** START Data for the task **

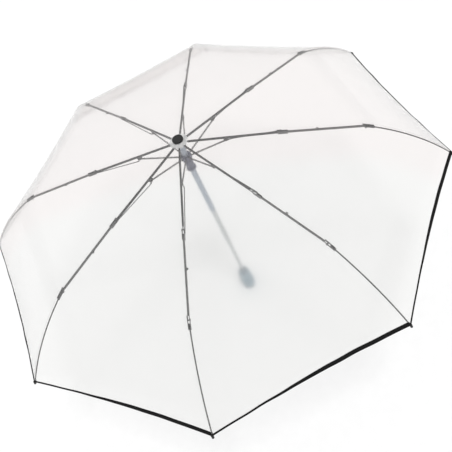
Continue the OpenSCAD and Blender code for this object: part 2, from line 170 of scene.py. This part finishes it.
def one_sided(material):
    """Lets the camera look through a surface from behind."""
    tree = material.node_tree
    side = tree.nodes.new("ShaderNodeNewGeometry")
    clear = tree.nodes.new("ShaderNodeBsdfTransparent")
    out = tree.nodes.new("ShaderNodeMixShader")
    tree.links.new(side.outputs["Backfacing"], out.inputs["Fac"])
    tree.links.new(tree.nodes["Principled BSDF"].outputs[0], out.inputs[1])
    tree.links.new(clear.outputs[0], out.inputs[2])
    tree.links.new(out.outputs[0], tree.nodes["Material Output"].inputs["Surface"])


def finish(name, colour, rough, metal=0.0, grain=0.06, scale=300, bump=0.0, stretch=(1, 1, 1), gloss=0.5,
           coat=0.0):
    """A plain finish whose colour, roughness and surface vary with fine noise, stretched for drawn metal."""
    material, tree, shader = new_material(name)
    shader.inputs["Metallic"].default_value = metal
    shader.inputs["Specular IOR Level"].default_value = gloss
    shader.inputs["Coat Weight"].default_value = coat
    place = tree.nodes.new("ShaderNodeTexCoord")
    mapping = node(tree, "ShaderNodeMapping", Scale=stretch)
    tree.links.new(place.outputs["Object"], mapping.inputs["Vector"])
    noise = node(tree, "ShaderNodeTexNoise", Scale=scale, Detail=4.0)
    tree.links.new(mapping.outputs["Vector"], noise.inputs["Vector"])
    ramp = tree.nodes.new("ShaderNodeValToRGB")
    ramp.color_ramp.elements[0].position = 0.3
    ramp.color_ramp.elements[1].position = 0.7
    ramp.color_ramp.elements[0].color = [max(c * (1 - grain), 0) for c in colour] + [1]
    ramp.color_ramp.elements[1].color = [min(c * (1 + grain), 1) for c in colour] + [1]
    tree.links.new(noise.outputs["Fac"], ramp.inputs["Fac"])
    tree.links.new(ramp.outputs["Color"], shader.inputs["Base Color"])
    spread = node(tree, "ShaderNodeMapRange")
    spread.inputs["To Min"].default_value = max(rough - 0.08, 0.02)
    spread.inputs["To Max"].default_value = min(rough + 0.08, 1.0)
    tree.links.new(noise.outputs["Fac"], spread.inputs["Value"])
    tree.links.new(spread.outputs["Result"], shader.inputs["Roughness"])
    if bump:
        relief = node(tree, "ShaderNodeBump", Strength=bump, Distance=0.0003)
        tree.links.new(noise.outputs["Fac"], relief.inputs["Height"])
        tree.links.new(relief.outputs["Normal"], shader.inputs["Normal"])
    return material


FILM_HAZE, DISC_HAZE = 0.07, 0.35
FILM_ROUGH, DISC_ROUGH = 0.11, 0.12
FILM_LOW_HAZE = 0.18    # added at a flat angle of view
FILM_SHADE = 0.94       # how much light comes through in its shadow
VEIL = (0.93, 0.93, 0.93, 1)
FILM_CLEAR = (0.988, 0.988, 0.978)
# Painted warm light on the film's far side: the film's colour there, and where it fades in along X
FILM_PAINTED_LIGHT = (0.99, 0.957, 0.947)
PAINTED_LIGHT_FROM, PAINTED_LIGHT_TO = -0.10, -0.04  # along X
FILM_IOR = 1.42


def paint_far_side_light(tree, place, shader):
    """Paints warm light into the film's colour: clear on its near side, a little warm on its far side."""
    split = tree.nodes.new("ShaderNodeSeparateXYZ")
    tree.links.new(place.outputs["Object"], split.inputs[0])
    far = node(tree, "ShaderNodeMapRange")
    far.interpolation_type = "SMOOTHSTEP"
    far.inputs["From Min"].default_value, far.inputs["From Max"].default_value = PAINTED_LIGHT_FROM, PAINTED_LIGHT_TO
    tree.links.new(split.outputs["X"], far.inputs["Value"])
    tint = node(tree, "ShaderNodeMixRGB", Color1=(*FILM_CLEAR, 1), Color2=(*FILM_PAINTED_LIGHT, 1))
    tree.links.new(far.outputs["Result"], tint.inputs["Fac"])
    tree.links.new(tint.outputs["Color"], shader.inputs["Base Color"])


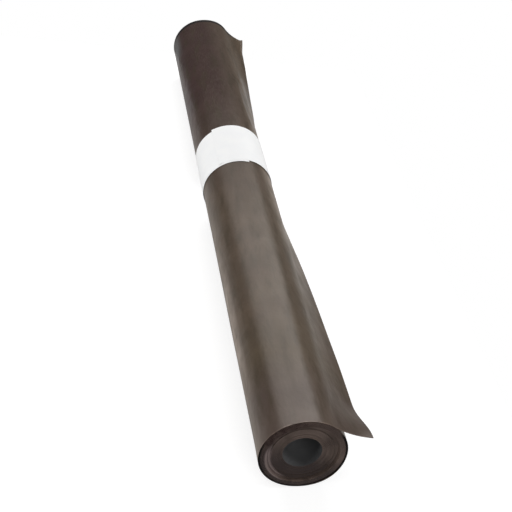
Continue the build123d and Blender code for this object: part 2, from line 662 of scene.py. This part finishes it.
# %% Points of the band
band_width = 97.5 * mm
band_thickness = 0.2 * mm
band_clearance = 0.09 * mm
band_start_y = 30.3 * mm
band_start_angle = 70.0
band_turn = 410.0
band_drift = 3.7 * mm
lap_lift = 0.5 * mm
lap_length_deg = 9.0
lap_middle = 0.35
edge_waver = 0.25 * mm
waver_deg = 40.0
waver_across = 3.0
waver_seed = 0.5


def band_point(wound, share, outer):
    """Point of the strip: wound degrees from its start, and share of the way across it."""
    layer = wound / 360.0
    radius = roll_radius + band_clearance + (band_thickness + band_clearance) * layer
    tail = smooth_rise((wound - (band_turn - lap_length_deg)) / lap_length_deg)
    to_edge = abs(2.0 * share - 1.0)
    radius += lap_lift * tail * (lap_middle + (1.0 - lap_middle) * to_edge ** 2)
    if outer:
        radius += band_thickness
    angle = band_start_angle + wound
    x, z = polar(radius, angle)
    waver = noise.noise(Vector((wound / waver_deg, waver_across * share, waver_seed)))
    y = band_start_y + band_drift * layer + band_width * share + edge_waver * waver * to_edge ** 4
    return x, y, z


print("the band laps by", band_turn - 360.0, "degrees")

# %% [markdown]
# ## The band as a mesh
#
# The strip is a grid along and across, twice over: an inner face and an outer one. A rim of narrow faces
# runs round its edge and closes the two into a thin solid.

# %% Build the band
band_columns = 205
band_rows = 20
band_points = []
band_lengths = []
for outer in (False, True):
    for i in range(band_columns + 1):
        wound = band_turn * i / band_columns
        for j in range(band_rows + 1):
            band_points.append(band_point(wound, j / band_rows, outer))
            band_lengths.append(roll_radius * math.radians(wound))

across = band_rows + 1
layer_size = (band_columns + 1) * across
band_faces = []
for i in range(band_columns):
    for j in range(band_rows):
        corner = i * across + j
        inside = (corner, corner + 1, corner + across + 1, corner + across)
        band_faces.append(inside)
        band_faces.append(tuple(layer_size + k for k in reversed(inside)))
rim = [i * across for i in range(band_columns + 1)]
rim += [band_columns * across + j for j in range(1, across)]
rim += [i * across + band_rows for i in range(band_columns - 1, -1, -1)]
rim += [j for j in range(band_rows - 1, 0, -1)]
for a, b in zip(rim, rim[1:] + rim[:1]):
    band_faces.append((a, b, layer_size + b, layer_size + a))

one_slot = [0] * len(band_faces)
band_mesh = mesh_from("band_strip", band_points, band_faces, one_slot, band_lengths)
band_strip = bpy.data.objects.new("band_strip", band_mesh)
bpy.context.collection.objects.link(band_strip)
print("band:", len(band_faces), "faces,", open_edges(band_mesh), "open edges")

# %% [markdown]
# ## Node helpers
#
# The materials are made of nodes. These few helpers add a node, set its inputs and link it, so that each
# material below reads as a short list of steps. Most steps make a mask, which is a number from 0 to 1
# over the surface, and lay a colour over the ones before it by that mask.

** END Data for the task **

Exercise requirements: Exactly the lines above from the one with "Continue the build123d" to the one with "return x, y, z", both included, are to be quoted; leave the rest out.

Task output:
Continue the build123d and Blender code for this object: part 2, from line 662 of scene.py. This part finishes it.
# %% Points of the band
band_width = 97.5 * mm
band_thickness = 0.2 * mm
band_clearance = 0.09 * mm
band_start_y = 30.3 * mm
band_start_angle = 70.0
band_turn = 410.0
band_drift = 3.7 * mm
lap_lift = 0.5 * mm
lap_length_deg = 9.0
lap_middle = 0.35
edge_waver = 0.25 * mm
waver_deg = 40.0
waver_across = 3.0
waver_seed = 0.5


def band_point(wound, share, outer):
    """Point of the strip: wound degrees from its start, and share of the way across it."""
    layer = wound / 360.0
    radius = roll_radius + band_clearance + (band_thickness + band_clearance) * layer
    tail = smooth_rise((wound - (band_turn - lap_length_deg)) / lap_length_deg)
    to_edge = abs(2.0 * share - 1.0)
    radius += lap_lift * tail * (lap_middle + (1.0 - lap_middle) * to_edge ** 2)
    if outer:
        radius += band_thickness
    angle = band_start_angle + wound
    x, z = polar(radius, angle)
    waver = noise.noise(Vector((wound / waver_deg, waver_across * share, waver_seed)))
    y = band_start_y + band_drift * layer + band_width * share + edge_waver * waver * to_edge ** 4
    return x, y, z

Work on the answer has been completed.